We won’t have one of the Kiger classic birthday shots with the honoree’s cheeks puffed out as they blow the candles for Chuck’s 50th. Twelve days after Wayne’s party last year, Chuck died.
In my first draft for tonight’s blog, I touched on several “classic Chuck” stories. Each one could be a blog of its own — how annoyed I was that he didn’t actually get his butt up out of his chair to let me in the first time I visited his and Wayne’s home; the time he shot Wayne’s stereo out of anger and the guy at the repair shop wrote, “Gun Shot Wound” on the repair order; the time he talked his daughter, Kris, her friend Marlena and me out of going to the Jade Dragon Tattoo and Exotic Body Piercing Studio on Belmont Street in Chicago to hunt for navel jewelry for the girls (even though HE was the one who had someone come to the house for Kris to get her (underaged) belly button pierced).

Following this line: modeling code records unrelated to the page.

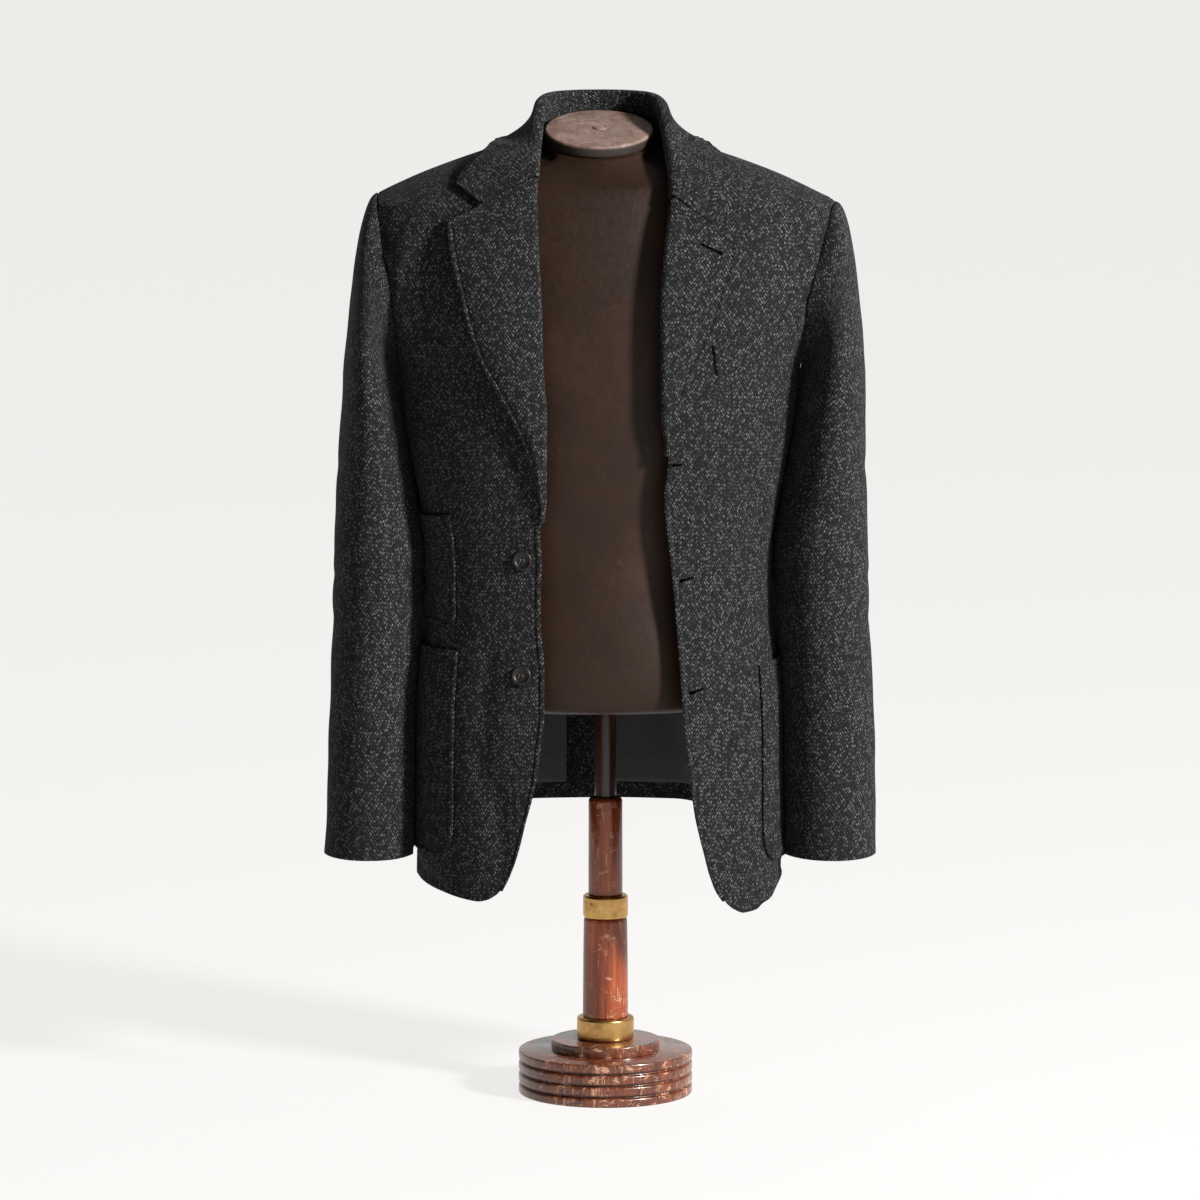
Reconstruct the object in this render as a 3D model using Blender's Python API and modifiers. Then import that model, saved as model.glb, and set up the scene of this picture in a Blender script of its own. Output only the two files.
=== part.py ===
"""Sport coat worn open on a limbless dress form with a turned wooden stand.

Frame: +Z up, the coat faces -Y, the origin is the centre of the stand's underside.
Sizes are in millimetres and are scaled to metres where a mesh is made. Right and left
are the wearer's, so the wearer's right lies at -X.

The coat's body is one ring-shaped form, worked out from BODY_SECTIONS. Fronts, sides,
backs, pockets, lapels and collar are all read from it, moved out by their cloth.
"""
import math

import bpy
from mathutils import Euler, Vector

MM = 0.001
RIGHT = -1                      # the wearer's right side lies at -X
LEFT = 1
SIDE_NAMES = {RIGHT: "right", LEFT: "left"}
FRONT = -1
BACK = 1

# ---------------------------------------------------------------- driving sizes (mm)
COAT_CENTRE_X = -6.0            # the coat hangs a little to one side of the stand
CLOTH = 2.0                     # wool cloth, turned and pressed
LINING = 1.2
INNER_GAP = 2.3                 # between the flat-sided panels and what lines them
SEAM_GAP = 0.4                  # between two pieces that are sewn together
LAID_GAP = 0.95                 # between a panel and what is sewn on it
SQUARENESS = 0.9                # 1 gives oval rings, less gives squarer ones

ARMPIT_Z = 740.0
YOKE_Z = 765.0                  # where the side seams meet the armholes
NECK_POINT = (70.0, 962.0)      # shoulder seam at the neck: x, z
BACK_NECK_Z = 974.0
BACK_HEM_Z = 279.0
VENT_TOP_Z = 490.0
SIDE_SEAM = {RIGHT: (70.0, 115.0), LEFT: (74.0, 115.0)}    # front and back seam angle
TIP_Z = {RIGHT: 908.0, LEFT: 900.0}                        # shoulder tips
BREAK_Z = {RIGHT: 587.0, LEFT: 656.0}                      # where the lapel starts to turn
GORGE_Z = {RIGHT: 928.0, LEFT: 911.0}                      # roll line at the gorge
LAPEL_POINT_Z = {RIGHT: 887.0, LEFT: 868.5}

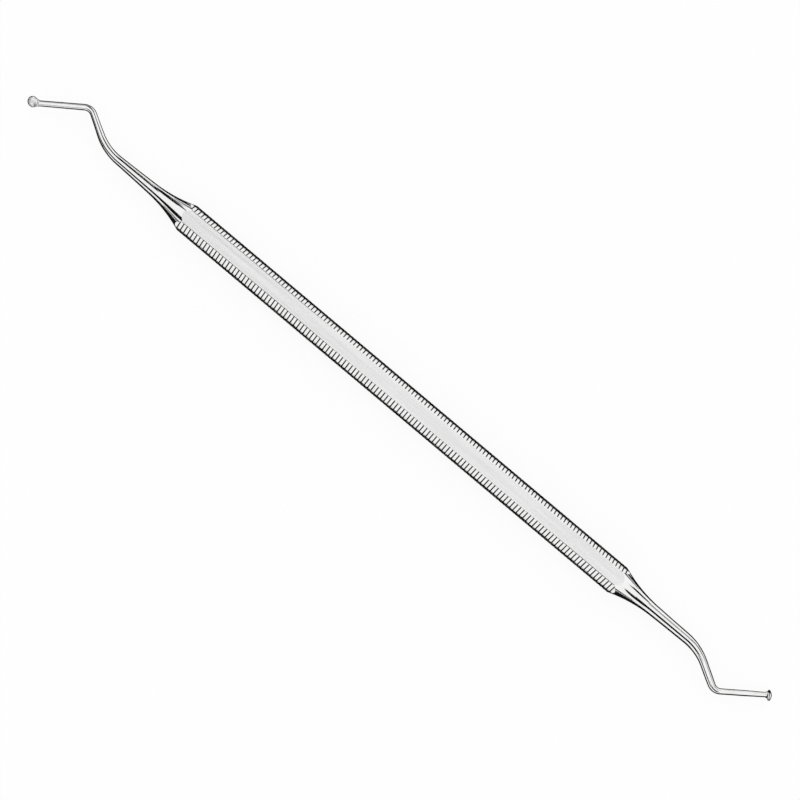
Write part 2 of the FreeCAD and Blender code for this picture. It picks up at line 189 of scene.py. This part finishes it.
def turned_envelope():
    bm = bmesh.new()
    waist = Vector((WAIST, 0, WAIST_DIAMETER / 2))
    corner = Vector((SHOULDER, 0, CORNER_RADIUS))
    straight = RUNS[0][0]
    middle = (LEFT_DIAMETERS[0] + RIGHT_DIAMETERS[0]) / 2
    lean = math.atan((WAIST_DIAMETER - middle) / straight)
    away = Vector((math.sin(lean), 0, math.cos(lean)))
    chord = corner - waist
    arc_radius = chord.length_squared / (2 * chord.dot(away))
    centre = waist + away * arc_radius
    sweep = math.acos((centre.z - CORNER_RADIUS - ARC_OVER) / arc_radius) + lean
    seed = bmesh.ops.create_vert(bm, co=waist)["vert"]
    bmesh.ops.spin(
        bm, geom=seed, cent=centre, axis=(0, 1, 0), angle=sweep, steps=ARC_STEPS, use_merge=False,
    )
    bmesh.ops.mirror(bm, geom=bm.verts[:] + bm.edges[:], axis="X", merge_dist=0)
    inner = sorted(bm.verts, key=lambda vert: abs(vert.co.x))[:2]
    bmesh.ops.contextual_create(bm, geom=inner)
    bmesh.ops.spin(
        bm, geom=bm.verts[:] + bm.edges[:], cent=(0, 0, 0), axis=(1, 0, 0),
        angle=math.radians(360), steps=ROUND_STEPS, use_merge=True,
    )
    print("flare arc radius", round(arc_radius, 2), "mm")
    cap(bm)
    return bm


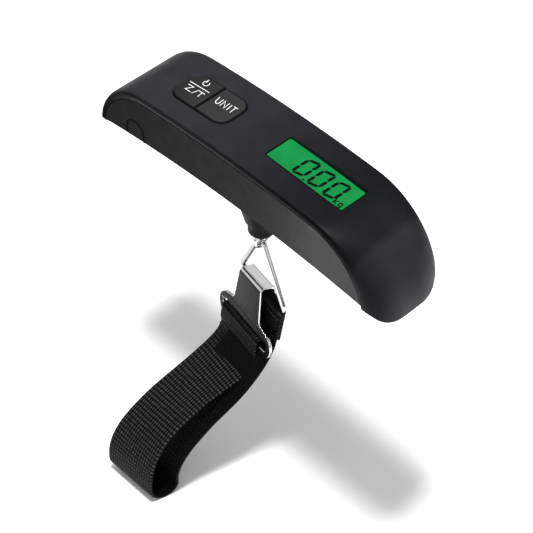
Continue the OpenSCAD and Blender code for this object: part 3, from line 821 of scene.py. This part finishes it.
def make_panel():
    """Lit panel close under the window, a little larger than it."""
    middle, length, width, _ = WINDOW
    half_w = width / 2 + 0.3
    section = [(-half_w, -PANEL_T), (-half_w, 0.0), (half_w, 0.0), (half_w, -PANEL_T)]
    sections = []
    for i in range(PANEL_STEPS + 1):
        x = middle + (length + 0.6) * (i / PANEL_STEPS - 0.5)
        sections.append([Vector((x, y, panel_height(x) + rise)) for y, rise in section])
    panel = mesh_piece("display_panel", *lofted(sections), MATERIALS["display"])
    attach(panel, "casing")


def make_border():
    """Painted shade: a dark border on the panel where the window's walls shade it; it also masks the window's rim.
    """
    middle, length, width, r = WINDOW
    outer = rounded_outline(length + 0.4, width + 0.4, [r] * 4)
    inner = rounded_outline(length - 0.8, width - 0.8, [r] * 4)
    sections = []
    for (ox, oy), (ix, iy) in zip(outer + outer[:1], inner + inner[:1]):
        ring = ((ox, oy, 0.3), (ix, iy, 0.3), (ix, iy, 0.02), (ox, oy, 0.02))
        sections.append([Vector((middle + x, y, panel_height(middle + x) + rise)) for x, y, rise in ring])
    border = mesh_piece("display_border", *lofted(sections, capped=False), DISPLAY_INK_AND_SHADE)
    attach(border, "casing")


def digit_bar(corner, start, stop, width=DIGIT_BAR):
    """Six-sided bar between two points of a digit's cell, whose low left corner is given."""
    a, b = Vector(start), Vector(stop)
    d = (b - a).normalized()
    side = Vector((-d.y, d.x)) * width / 2
    a, b = a + d * 0.1, b - d * 0.1
    inner_a, inner_b = a + d * width / 2, b - d * width / 2
    shape = [a, inner_a + side, inner_b + side, b, inner_b - side, inner_a - side]
    flat = [(corner[0] + p.x + DIGIT_LEAN * p.y, corner[1] + p.y + DIGIT_RISE * p.x) for p in shape]
    return lofted([[Vector((x, y, panel_height(x) + rise)) for x, y in flat] for rise in (0.01, 0.06)])


def make_digits():
    """Three noughts with a point after the first, and a small unit mark."""
    w, h = DIGIT_W, DIGIT_H
    nought = [((0, 0), (w, 0)), ((0, h), (w, h)), ((0, 0), (0, h / 2)), ((0, h / 2), (0, h)),
              ((w, 0), (w, h / 2)), ((w, h / 2), (w, h))]
    corners = [(DIGIT_AT[0] + DIGIT_PITCH * i, DIGIT_AT[1]) for i in range(3)]
    bars = [digit_bar(corner, a, b) for corner in corners for a, b in nought]
    bars.append(digit_bar((24.8, -5.0), (0, -0.5), (0, 0.6), 1.0))
    k = [[(38.2, -2.6), (38.4, -5.2)], [(39.6, -3.3), (38.4, -4.2), (39.7, -5.1)]]
    g = [[(41.4, -3.3), (40.4, -3.4), (40.5, -4.8), (41.5, -4.7)], [(41.4, -3.3), (41.6, -5.5), (40.6, -5.6)]]

    def height_of(x):
        return panel_height(x) + 0.03

    lines = [stroke([Vector(p) for p in line], 0.42, height_of, 0.03) for line in k + g]
    digits = mesh_piece("display_digits", *joined(bars + lines), DISPLAY_INK_AND_SHADE)
    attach(digits, "casing")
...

In the end, I can paint the picture of who Chuck was, while paying homage to his individuality, by describing his tombstone. Apparently, when Chuck and his brothers and cousins used to go bowling (back when you actually had to keep score yourself, on PAPER), Chuck would turn the scorecard over and draw images of Snoopy instead of keeping score. He loved to draw Snoopy. Even more than he loved to draw Snoopy, he was passionate about all things Beatles, especially John Lennon (as the tattoo of Lennon’s image on Chuck’s arm attested). When Tenley and I visited New York in 2005, we went to the Dakota just to take pictures of it to share with Chuck.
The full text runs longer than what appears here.